Here is the recovery sewing top - Patrones 300, #30.


The pattern itself is very simple, a front, back and a bias strip for the back neck facing. Of course I made life difficult for myself by using a slippery, uncooperative poly silk fabric which despite lots of pinning and careful cutting took on a life of it's own and grew in random directions!


My technical sewing on this thing is terrible, wonky hems and seams galore, but weirdly I still like it. It's sewn with French seams throughout which is my preferred finish for thin fabrics and also meant I could avoid the misbehaving serger. I made a self tie belt for now so I have the option to wear it without tucking it in and I will purchase a more interesting belt that works too. Tucking it in will hide the lousy hem - I need a skirt for that.

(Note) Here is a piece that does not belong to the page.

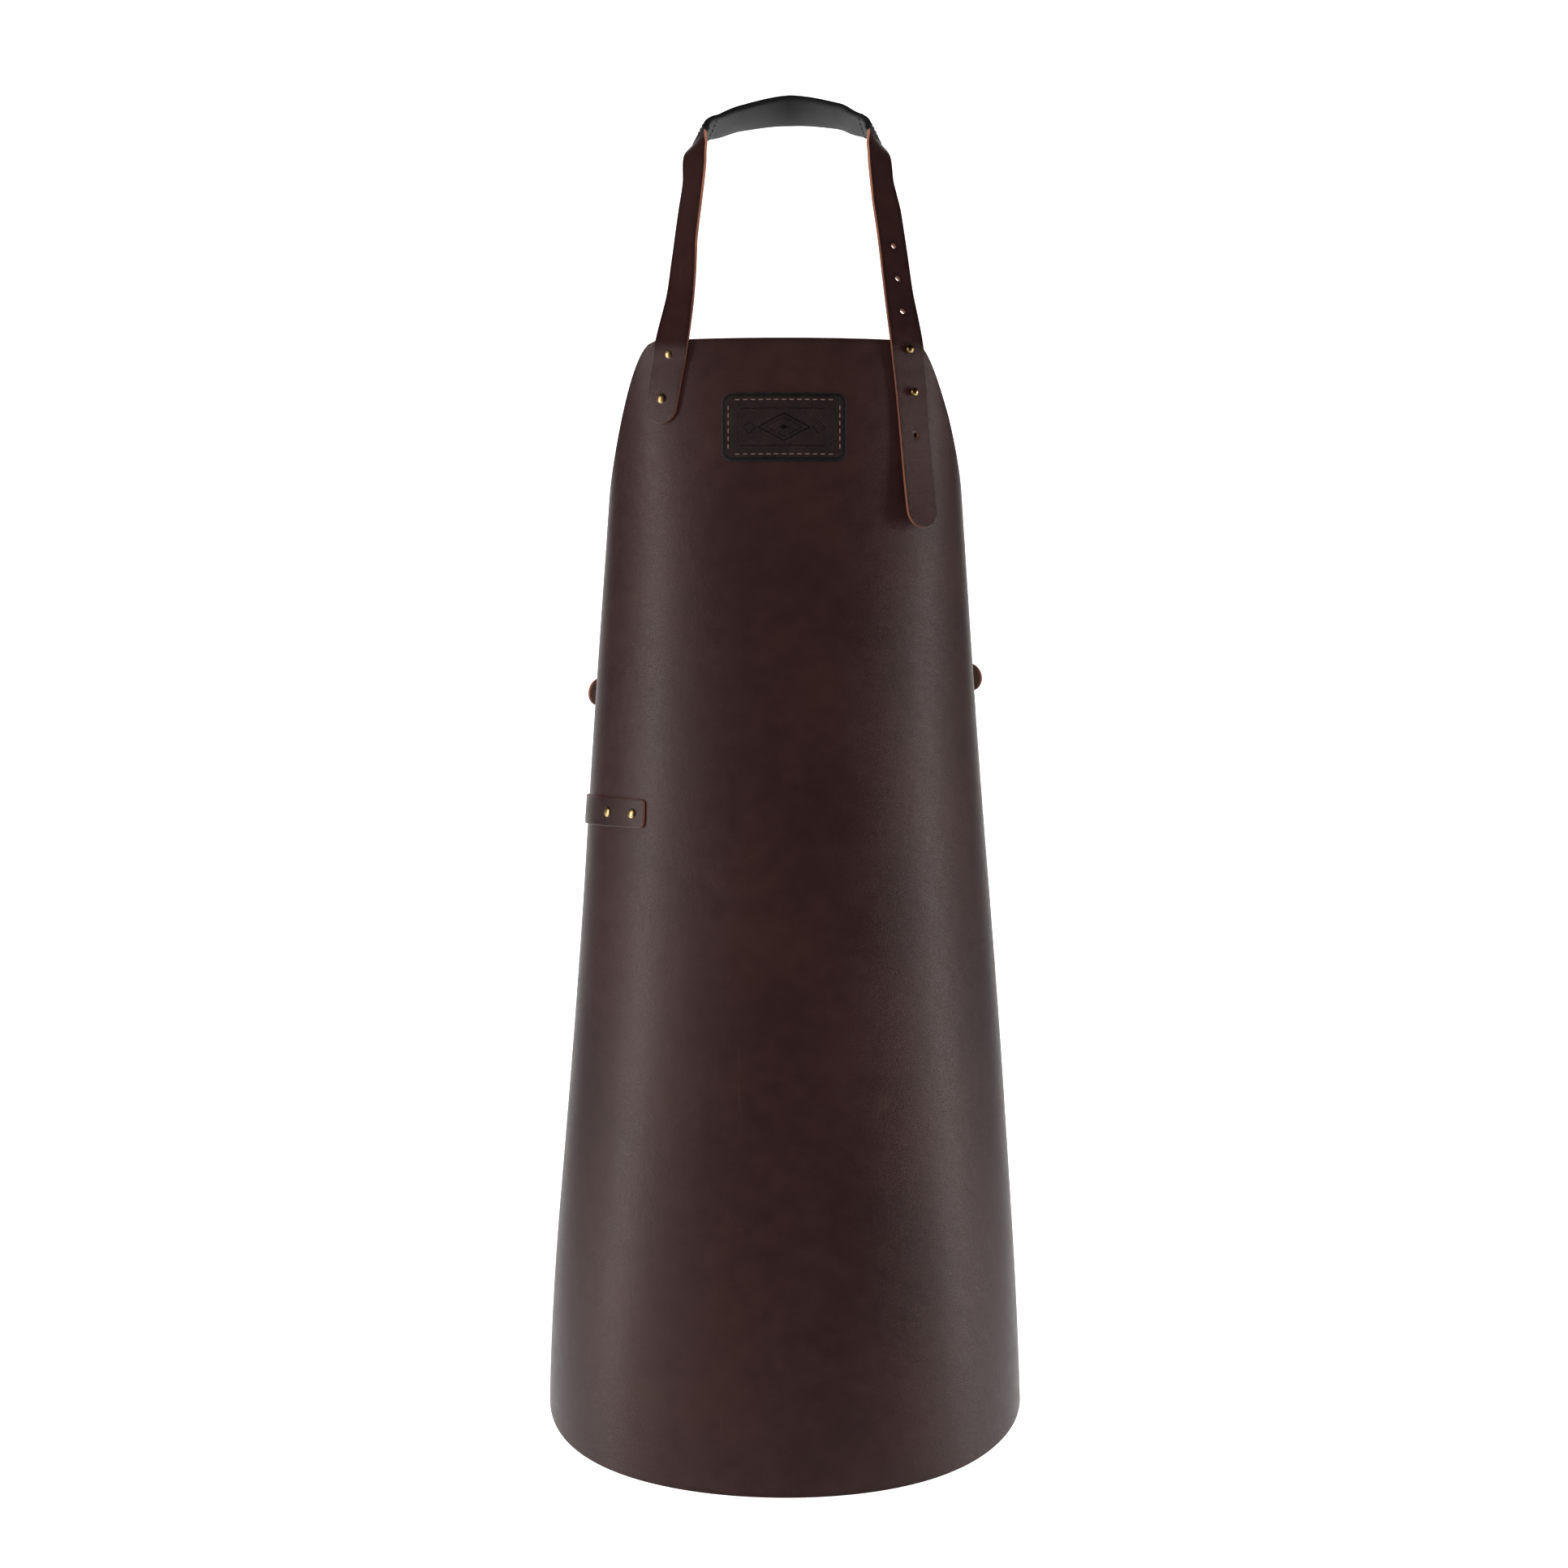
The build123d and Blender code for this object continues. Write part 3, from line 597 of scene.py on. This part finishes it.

These pants are far too big for me now (good) and have been in a bag waiting to be altered for about a year now (not so good) so they are rather creased and falling down a bit, but hopefully you can see potential in the outfit! I think I will make another version in silk which should be easier to sew.


Finally Spring seems to have arrived in Hong Kong and we should now have a month or two of glorious weather before I start complaining about 99% humidity and monsoon rains. But for now it is bliss, the husband is even leaving work early - well, on time for normal people - so we can head off to Stanley on the south side of the island and chill with a beverage. Just need to find a way to keep my pants up!